For nearly half a century, Ogun State has stood as a federation of Yoruba subgroups – Egba, Ijebu, Remo and Yewa. Yet one fact remains: since 1976, Yewa has never produced a governor. Equity – affirmed by the Nigerian Constitution and Yoruba custom – demands that no part of a polity be permanently excluded from its highest offices. The late Awujale of Ijebuland, Oba Sikiru Kayode Adetona, foresaw this imbalance and urged that Yewa should produce the next governor of Ogun State. His prognosis carries truth to its destination. Democracy without fairness descends into exclusion by another name.

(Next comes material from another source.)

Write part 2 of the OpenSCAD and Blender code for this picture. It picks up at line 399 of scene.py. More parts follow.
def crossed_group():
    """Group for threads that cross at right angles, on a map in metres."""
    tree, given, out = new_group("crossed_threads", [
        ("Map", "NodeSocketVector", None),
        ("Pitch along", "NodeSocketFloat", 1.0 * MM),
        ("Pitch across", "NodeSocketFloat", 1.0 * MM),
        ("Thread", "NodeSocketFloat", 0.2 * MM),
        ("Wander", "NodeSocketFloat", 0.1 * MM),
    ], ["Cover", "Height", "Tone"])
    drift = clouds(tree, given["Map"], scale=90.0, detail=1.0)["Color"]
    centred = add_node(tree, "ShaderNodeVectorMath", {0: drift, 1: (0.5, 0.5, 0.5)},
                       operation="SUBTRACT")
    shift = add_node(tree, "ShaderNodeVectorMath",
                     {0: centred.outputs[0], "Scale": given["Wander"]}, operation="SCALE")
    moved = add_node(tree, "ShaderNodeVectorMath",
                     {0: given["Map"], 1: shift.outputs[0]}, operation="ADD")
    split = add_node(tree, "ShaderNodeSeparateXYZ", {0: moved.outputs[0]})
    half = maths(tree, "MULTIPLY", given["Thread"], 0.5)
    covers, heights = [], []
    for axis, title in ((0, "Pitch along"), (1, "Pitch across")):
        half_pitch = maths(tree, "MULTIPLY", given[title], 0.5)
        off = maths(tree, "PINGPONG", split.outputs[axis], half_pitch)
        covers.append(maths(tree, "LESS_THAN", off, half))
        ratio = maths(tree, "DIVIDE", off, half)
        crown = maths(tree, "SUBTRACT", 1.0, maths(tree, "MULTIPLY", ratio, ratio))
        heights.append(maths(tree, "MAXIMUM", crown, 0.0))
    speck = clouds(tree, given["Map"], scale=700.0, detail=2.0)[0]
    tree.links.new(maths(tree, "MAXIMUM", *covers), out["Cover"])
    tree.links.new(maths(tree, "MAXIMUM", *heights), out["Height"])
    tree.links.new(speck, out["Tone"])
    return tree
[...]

Against this backdrop, Senator Solomon Olamilekan Adeola (Yayi) emerges not as a mere aspirant but as a corrective to historical imbalance – a moral and democratic necessity. Attempts to weaponise genealogy – casting him as an outsider – have now met their answer. Yoruba wisdom cautions: Àlejò kì í mọ ìtàn ilé – a stranger cannot know the full story of the house. That story has been affirmed by those who keep it, and by the institutions that preserve lineage and belonging. As a Yoruba saying reminds us, ìrò lè rìn pẹ́, òtítọ́ ní í dé l’ẹ́yìn – falsehood may travel far, but truth arrives all the same.

In Yewaland, Oba Kehinde Olugbenle, the Olu of Ilaro and paramount ruler, publicly affirmed Adeola as a son of Yewa. Indeed, Adeola holds the traditional title of Aremo (prime son) of Yewaland, underscoring a lineage rooted in place and custom. The maternal seal followed. At Kemta Day the previous Sunday, Adeola declared: “Ilu iya mi ni mo wa yi. Emi omo Abibat Olasumbo, omo Akinola Baba Pupa from Kemta Odutolu.” The Alake and paramount ruler of Egbaland, Oba Adedotun Aremu Gbadebo, then added a defining pronouncement: “Kemta ti fun wa ni Governor!” In Yoruba cosmology, kings are custodians of heritage; their declarations carry authority. Agbà kì í wà l’ọjà, kí orí ọmọdé tuntun wó – elders do not stand by while a child’s head is misshapen. To question Adeola’s indigeneity now is, effectively, to challenge the crowns.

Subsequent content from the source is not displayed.